The museum will be housed in an 80,000-square-foot industrial warehouse on the North Side of Pittsburgh, the city where Warhol, who died in 1987, grew up. The cost of the building and the extensive renovations total about $12 million.
The project is a collaboration between the New York-based Andy Warhol Foundation for the Visual Arts, which will donate more than 1,000 Warhol works to form the heart of the collection; the Carnegie Institute in Pittsburgh, which will manage the museum as an independent entity affiliated with the Carnegie Museum of Art, and the Dia Center for the Arts, a New York organization that supports innovative projects by contemporary artists and that is donating several important early Warhols from its collection. The new museum is to open in the spring of 1994. Mounted Warhol Shows
At the Whitney, Mr.
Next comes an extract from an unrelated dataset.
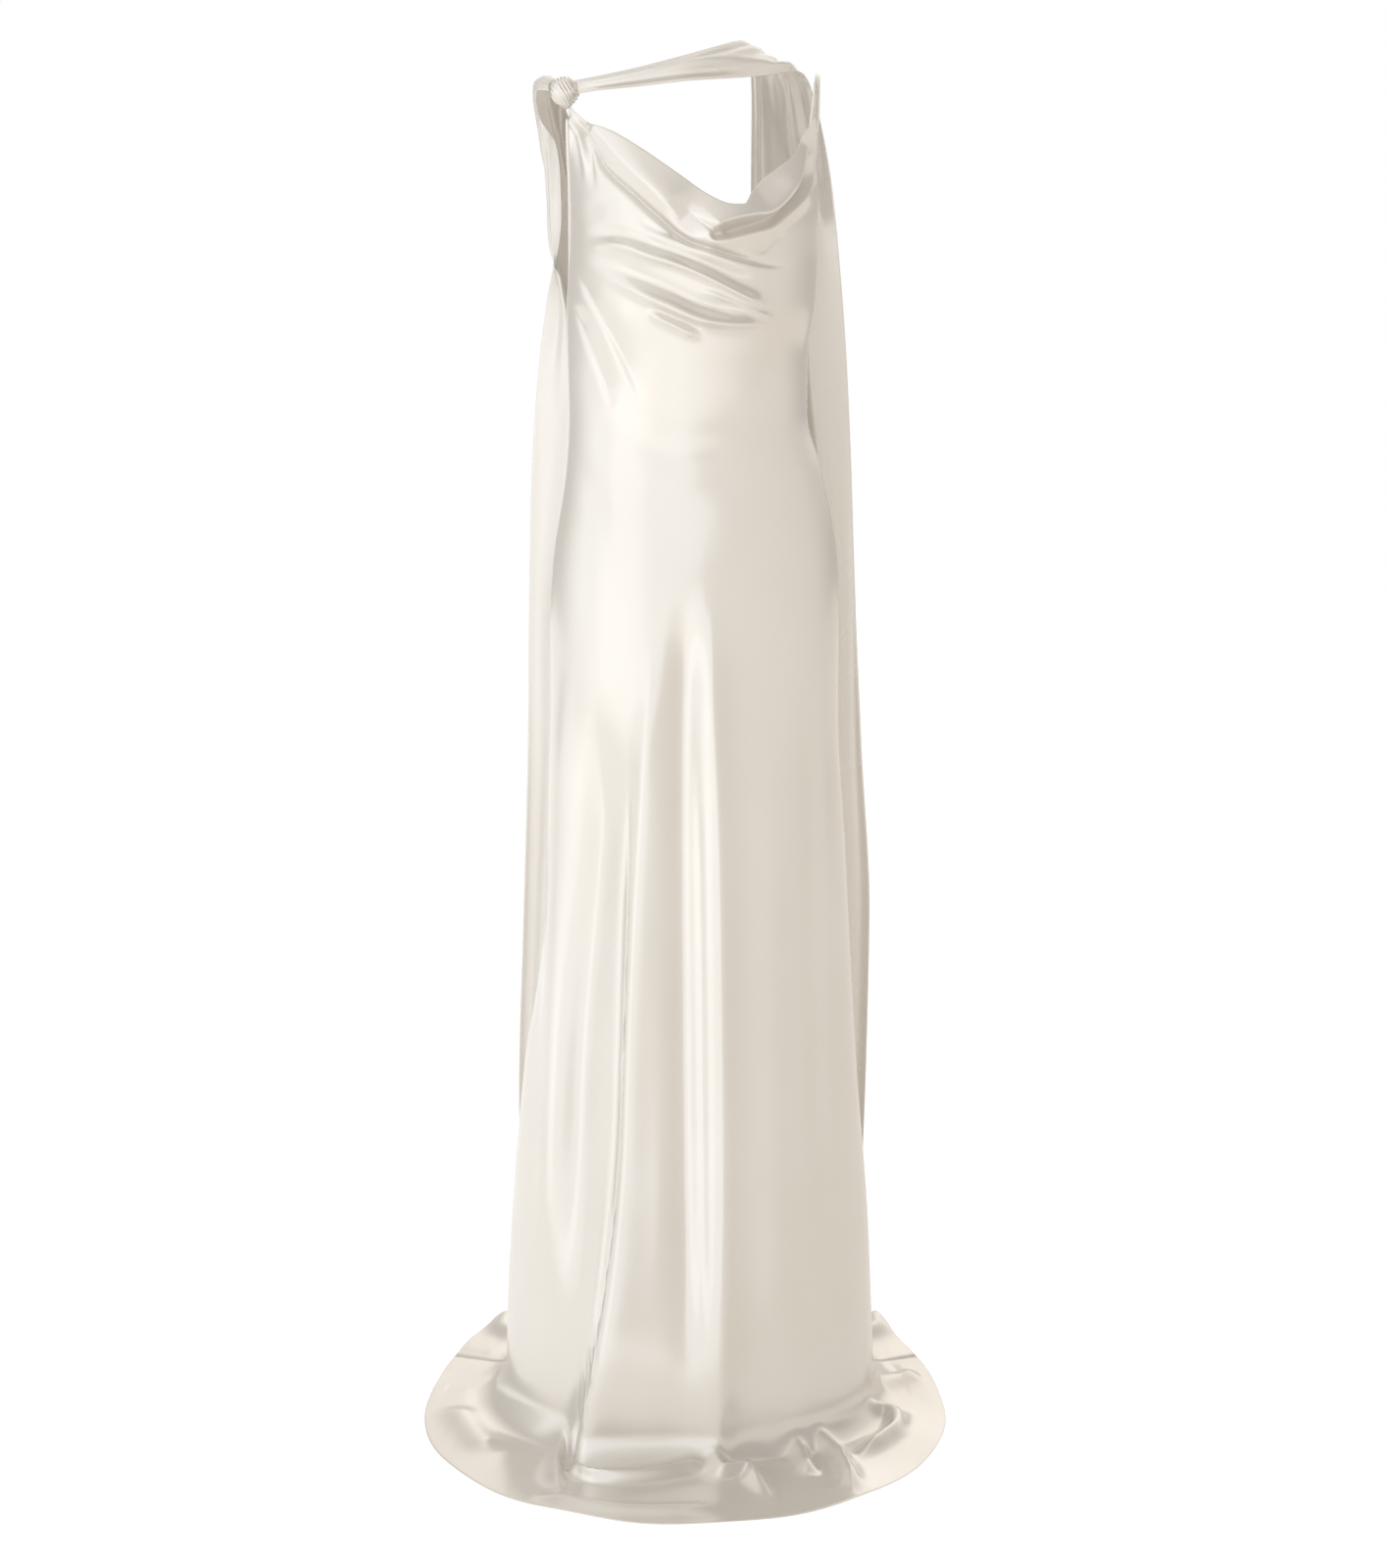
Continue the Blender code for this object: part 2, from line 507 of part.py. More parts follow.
def back_base(row, place):
    """Base surface of the back: place -1 at the right seam to 1 at the left, row as the front's.

    Its rows meet the front's rows at the side seams.
    """
    is_left = place > 0
    out = np.abs(place)
    top = curve_through(column(BACK_EDGE, BACK_EDGE_COLUMNS, "out"),
                        column(BACK_EDGE, BACK_EDGE_COLUMNS, "height"), out)
    height = top + (BACK_LEVEL - top) * np.clip(row + 1, -0.05, 1)
    height = np.where(row > 0, BACK_LEVEL + (BEND_HEIGHT - BACK_LEVEL) * np.clip(row, 0, 1), height)
    seam = edge_angle(height, is_left) + half_seam(height, is_left)
    angle = math.pi - (math.pi - seam) * out
    wall = gown_point(angle, height, is_left)
    return np.where((row > 1)[..., None], pool(angle, is_left, row - 1), wall)


def gown_surface(base, wall_folds, pool_folds):
    """The panel's surface: its base pushed out along its normals by folds, which end at the seams."""
    def surface(row, place):
        point = base(row, place)
        on_floor = ease(*FLOOR_FADE, row)
        off_seam = 1 - ease(*SEAM_FADE, np.abs(place))
        wall = fold_height(point[..., 0], point[..., 2], wall_folds) * (1 - on_floor) * off_seam
        lift = fold_height(point[..., 0], point[..., 1], pool_folds) * on_floor * off_seam
        point = point + surface_normal(base, row, place) * wall[..., None]
        point[..., 2] = np.maximum(point[..., 2] + lift, CLOTH + FLOOR_REST)
        return point
    return surface


def scarf_surface(sections, side):
    """A scarf stretch through its sections, with soft waves low down.

    Side is 1 where the sections start at the edge that faces the wearer's left, and otherwise -1.
    """
    table = np.array(sections, dtype=float)
    stations = np.arange(len(table))
    flat = table.reshape(len(table), -1)

    def base(row, place):
        points = curve_through(stations, flat, row).reshape(*np.shape(row), 4, 3)
        from_first = place if side > 0 else 1 - place
        weights = curve_through(np.arange(4.0), np.eye(4), from_first * 3, level_turns=False)
        return (points * weights[..., None]).sum(axis=-2)

    def surface(row, place):
        point = base(row, place)
        grown = 1 - ease(TAIL_WAVE_FULL, TAIL_WAVE_START, point[..., 2])
        wave = TAIL_WAVE_RISE * grown * np.sin(2 * math.pi * TAIL_WAVES * place)
        return point + surface_normal(base, row, place) * wave[..., None]
    return surface


def sampled(surface, rows, places):
    """Grid of a surface's points and of its normals."""
    row, place = np.meshgrid(rows, places, indexing="ij")
    return surface(row, place), surface_normal(surface, row, place)


def knot_surface(direction, clearance):
    """Point off the knot's surface in a direction from its centre."""
    way = unit(np.array(direction, dtype=float))
    narrow = 1.0 - KNOT_NARROWING * max(0.0, -way[2]) ** 1.5
    reach = np.array(KNOT_RADII) * (narrow, narrow, 1.0) + KNOT_PLEAT_DEPTH + clearance
    return tuple(np.array(KNOT_CENTRE) + reach * way)


# ------------------------------------------------------------------ making Blender objects
def satin(name):
    """A satin material with the cloth's colour, roughness and metallic value."""
    material = bpy.data.materials.new(name)
    material.use_nodes = True
    shader = material.node_tree.nodes["Principled BSDF"]
    shader.inputs["Base Color"].default_value = (*SATIN_COLOUR, 1.0)
    shader.inputs["Roughness"].default_value = SATIN_ROUGHNESS
    shader.inputs["Metallic"].default_value = SATIN_METALLIC
    return material


def add_mesh(name, vertices, faces):
    """Put a mesh of its own material into the scene, shaded smooth."""
    mesh = bpy.data.meshes.new(name)
    faces = [tuple(map(int, face)) for face in faces]
    mesh.from_pydata(placed(vertices).tolist(), [], faces)
    mesh.materials.append(satin(name))
    mesh.shade_smooth()
    part = bpy.data.objects.new(name, mesh)
    bpy.context.scene.collection.objects.link(part)
    return part


def grid_triangles(grid):
    """Two triangles a cell, split along the cell's shorter diagonal."""
    rows, columns = grid.shape[:2]
    index = np.arange(rows * columns).reshape(rows, columns)
    a, b = index[:-1, :-1].ravel(), index[1:, :-1].ravel()
    c, d = index[1:, 1:].ravel(), index[:-1, 1:].ravel()
    flat = grid.reshape(-1, 3)
    first_short = np.linalg.norm(flat[a] - flat[c], axis=1) < np.linalg.norm(flat[b] - flat[d], axis=1)
    one = np.where(first_short[:, None], np.stack((a, b, c), 1), np.stack((a, b, d), 1))
    two = np.where(first_short[:, None], np.stack((a, c, d), 1), np.stack((b, c, d), 1))
    return np.concatenate((one, two))


def cloth_wall(name, outer, normals):
    """A closed wall of one layer of cloth: outer points, inner points and the rim between them."""
    rows, columns = outer.shape[:2]
    count = rows * columns
    inner = outer - normals * CLOTH
    faces = grid_triangles(outer)
    index = np.arange(count).reshape(rows, columns)
    rim = np.concatenate((index[:, 0], index[-1, 1:], index[-2::-1, -1], index[0, -2:0:-1]))
    following = np.roll(rim, -1)
    sides = np.concatenate((
        np.stack((rim, following + count, following), 1),
        np.stack((rim, rim + count, following + count), 1)))
    everything = np.concatenate((faces, faces[:, ::-1] + count, sides))
    vertices = np.concatenate((outer.reshape(-1, 3), inner.reshape(-1, 3)))
    return add_mesh(name, vertices, everything)


def round_strap(name, route):
    """A rouleau strap: a filled curve along a smooth route."""
    route = np.array(route, dtype=float)
    reach = np.concatenate(([0], np.cumsum(np.linalg.norm(np.diff(route, axis=0), axis=1))))
    points = placed(curve_through(reach, route, np.linspace(0, reach[-1], STRAP_POINTS)))
    curve = bpy.data.curves.new(name, "CURVE")
    curve.dimensions = "3D"
    curve.bevel_depth = STRAP_RADIUS
    curve.bevel_resolution = 2
    curve.use_fill_caps = True
    spline = curve.splines.new("POLY")
    spline.points.add(len(points) - 1)
    for target, point in zip(spline.points, points):
        target.co = (*point, 1.0)
    curve.materials.append(satin(name))
    strap = bpy.data.objects.new(name, curve)
    bpy.context.scene.collection.objects.link(strap)
    return strap


def flat_strip(name, centres, outward, thick):
    """A narrow folded strip: an ellipse carried along a line, closed at both ends."""
    angles = np.linspace(0, 2 * math.pi, BINDING_SIDES, endpoint=False)
    ring = (centres[:, None, :]
            + BINDING_HALF_WIDTH * np.cos(angles)[None, :, None] * outward[:, None, :]
            + BINDING_HALF_THICKNESS * np.sin(angles)[None, :, None] * thick[:, None, :])
    faces = []
    for row in range(len(centres) - 1):
        for side in range(BINDING_SIDES):
            following = (side + 1) % BINDING_SIDES
            here = row * BINDING_SIDES
            below = here + BINDING_SIDES
            faces.append((here + side, here + following, below + following, below + side))
    faces.append(tuple(range(BINDING_SIDES))[::-1])
    last = (len(centres) - 1) * BINDING_SIDES
    faces.append(tuple(last + side for side in range(BINDING_SIDES)))
    part = add_mesh(name, ring.reshape(-1, 3), faces)
    tidy = bmesh.new()
    tidy.from_mesh(part.data)
    bmesh.ops.recalc_face_normals(tidy, faces=tidy.faces)
    tidy.to_mesh(part.data)
    tidy.free()
    return part


# ------------------------------------------------------------------ the pieces
def make_front():
    """The front, from the cowl neckline to the hem.  Returns its surface."""
    surface = gown_surface(front_base, FRONT_FOLDS, FRONT_POOL_FOLDS)
    bodice = np.linspace(-1, 0, FRONT_BODICE_ROWS)
    rows = np.concatenate((bodice, np.linspace(0, 1, SKIRT_ROWS + 1)[1:], FLOOR_ROWS))
    places = crowded(FRONT_COLUMNS)
    cloth_wall("front_panel", *sampled(surface, rows, places))
    return surface


def make_back():
    """The back, from its low scoop to the train, with its rows level with the front's."""
    surface = gown_surface(back_base, BACK_FOLDS, BACK_POOL_FOLDS)
    levels = CHEST_LINE + (BEND_HEIGHT - CHEST_LINE) * np.linspace(0, 1, SKIRT_ROWS + 1)
    seam_top = BACK_EDGE[-1][1]
    seam_levels = np.concatenate(([seam_top], levels[:BACK_UPPER_ROWS]))
    upper = -1 + (seam_top - seam_levels) / (seam_top - BACK_LEVEL)
    below = np.linspace(0, 1, SKIRT_ROWS + 2 - BACK_UPPER_ROWS)[1:]
    rows = np.concatenate((upper, below, FLOOR_ROWS))
    places = np.linspace(-1, 1, BACK_COLUMNS)
    cloth_wall("back_panel", *sampled(surface, rows, places))
    return surface


def make_knot():
    """The wrapped knot: a rounded form that narrows downwards, with leaning pleats."""
    shape = bmesh.new()
    bmesh.ops.create_uvsphere(shape, u_segments=KNOT_SEGMENTS, v_segments=KNOT_RINGS, radius=1.0)
    for vertex in shape.verts:
        x, y, z = vertex.co
        lean = x * math.cos(KNOT_PLEAT_LEAN) + z * math.sin(KNOT_PLEAT_LEAN)
        pleat = KNOT_PLEAT_DEPTH * math.cos(math.pi * KNOT_PLEATS * lean)
        narrow = 1.0 - KNOT_NARROWING * max(0.0, -z) ** 1.5
        vertex.co = (
            KNOT_CENTRE[0] + x * (KNOT_RADII[0] * narrow + pleat),
            KNOT_CENTRE[1] + y * (KNOT_RADII[1] * narrow + pleat),
            KNOT_CENTRE[2] - SHOULDER_HEIGHT + z * (KNOT_RADII[2] + pleat * 0.5),
        )
    mesh = bpy.data.meshes.new("shoulder_knot")
    shape.to_mesh(mesh)
    shape.free()
    mesh.materials.append(satin("shoulder_knot"))
    mesh.shade_smooth()
    knot = bpy.data.objects.new("shoulder_knot", mesh)
    bpy.context.scene.collection.objects.link(knot)
    return knot


def make_binding(front_surface):
    """The narrow strip sewn along the left armhole edge of the front."""
    rows = np.linspace(*BINDING_SPAN, BINDING_POINTS)
    edge_place = np.full(BINDING_POINTS, -1.0)
    edge = front_surface(rows, edge_place)
    normals = surface_normal(front_surface, rows, edge_place)
    outward = unit(edge - front_surface(rows, edge_place + PROBE))
    centres = edge - normals * CLOTH / 2 + outward * (SEAM_GAP + BINDING_HALF_WIDTH)
    return flat_strip("armhole_binding", centres, outward, normals)


def inside(surface, row, place):
    """Centre of a strap that lies against the inside of a panel."""
    row = np.array(row, dtype=float)
    place = np.array(place, dtype=float)
    inward = CLOTH + STRAP_REST + STRAP_RADIUS
    return tuple(surface(row, place) - surface_normal(surface, row, place) * inward)


def make_straps(front_surface, back_surface):
    """The thin shoulder strap, and the one from the knot to the back."""
    front_foot = inside(front_surface, *FRONT_STRAP_FOOT)
    right_foot = inside(back_surface, BACK_STRAP_ROW, -BACK_STRAP_PLACE)
    left_foot = inside(back_surface, BACK_STRAP_ROW, BACK_STRAP_PLACE)
    knot_end = knot_surface(KNOT_STRAP_DIRECTION, SEAM_GAP)
    round_strap("shoulder_strap", (front_foot,) + SHOULDER_STRAP_ROUTE + (right_foot,))
    round_strap("knot_strap", (knot_end,) + KNOT_STRAP_ROUTE + (left_foot,))


def make_scarf():
    """The scarf's neck band, its left tail and its looped right tail."""
    places = np.linspace(0, 1, SCARF_COLUMN_COUNT)
    band_start = tuple(knot_surface(way, SEAM_GAP) for way in BAND_START_DIRECTIONS)
    surface = scarf_surface((band_start,) + LEFT_SCARF, 1.0)
    ridge = RIDGE_ROW + 1
    step = RIDGE_GAP_STEP
    last = len(LEFT_SCARF)
    cloth_wall("scarf_neck_band", *sampled(surface, np.linspace(0, ridge - step, BAND_ROWS), places))
    cloth_wall("scarf_left_tail", *sampled(surface, np.linspace(ridge + step, last, TAIL_ROWS), places))
    loop_start = tuple(knot_surface(way, SEAM_GAP + CLOTH) for way in LOOP_START_DIRECTIONS)
    surface = scarf_surface((loop_start,) + RIGHT_SCARF, -1.0)
    rows = np.linspace(0, len(RIGHT_SCARF), TAIL_ROWS + LOOP_EXTRA_ROWS)
    cloth_wall("scarf_right_tail", *sampled(surface, rows, places))


for leftover in list(bpy.data.objects):
    bpy.data.objects.remove(leftover, do_unlink=True)
FRONT_SURFACE = make_front()
BACK_SURFACE = make_back()
make_knot()
make_binding(FRONT_SURFACE)
make_straps(FRONT_SURFACE, BACK_SURFACE)
make_scarf()
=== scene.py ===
"""Bias-cut satin wedding gown with a cowl neck and a knotted scarf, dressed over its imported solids.

Metres, with millimetres in the tables of folds and sections.  +Z up, +X to the wearer's left, -Y to
the front.  The origin lies midway between the two shoulder supports, SHOULDER_HEIGHT above the
floor.  Places are worked out as heights above the floor, and placed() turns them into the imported
frame.
"""

import logging
import math
from dataclasses import dataclass
from enum import Enum, IntEnum
from typing import Callable, Optional, Sequence, Union

import bpy
import numpy as np
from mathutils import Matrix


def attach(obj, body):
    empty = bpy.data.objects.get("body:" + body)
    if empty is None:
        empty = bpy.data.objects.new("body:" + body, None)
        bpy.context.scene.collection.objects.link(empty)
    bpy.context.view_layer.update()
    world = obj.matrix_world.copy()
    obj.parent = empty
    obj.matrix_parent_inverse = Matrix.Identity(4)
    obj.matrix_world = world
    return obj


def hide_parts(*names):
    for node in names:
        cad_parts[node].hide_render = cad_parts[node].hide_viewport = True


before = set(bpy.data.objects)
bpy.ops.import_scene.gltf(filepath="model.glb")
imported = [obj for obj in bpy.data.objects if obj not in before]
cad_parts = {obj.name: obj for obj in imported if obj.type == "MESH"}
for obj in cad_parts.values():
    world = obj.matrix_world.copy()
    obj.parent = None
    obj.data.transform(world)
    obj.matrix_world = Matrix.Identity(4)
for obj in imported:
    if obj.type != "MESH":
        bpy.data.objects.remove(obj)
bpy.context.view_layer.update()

Grid = np.ndarray
Surface = Callable[[Grid, Grid], Grid]
Point = tuple[float, float, float]
Pair = tuple[float, float]

SHOULDER_HEIGHT = 1.45
MILLIMETRES = 1000
# the satin that shows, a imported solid's wall, the gap at a seam and the gap over the floor
SATIN_WALL = 0.0009
CLOTH = 0.0015
SEAM_GAP = 0.0003
FLOOR_REST = 0.0006
STRAP_CLEARANCE = 1.6 * SEAM_GAP
# the half step of row and place that a normal is taken over, and the least length of a vector
PROBE = 1e-3
TINY = 1e-12
FULL_TURN = 2 * math.pi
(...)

Armstrong was an early and consistent Warhol advocate. He mounted an exhibition of Warhol's portraits in 1979 and initiated a collaborative program in Warhol's films and videos with the Museum of Modern Art. For most of the 1980's Mr. Armstrong led an ultimately fruitless campaign to win approval for an addition to the Whitney designed by the architect Michael Graves. At the time he was dismissed from the Whitney, Mr. Armstrong was widely blamed for the failure of the expansion plan.
Still, the director has many fans. "You have to have someone with the kind of sophistication to deal with this kind of novel institution," said Charles Wright, the director of Dia. "It breaks the mold."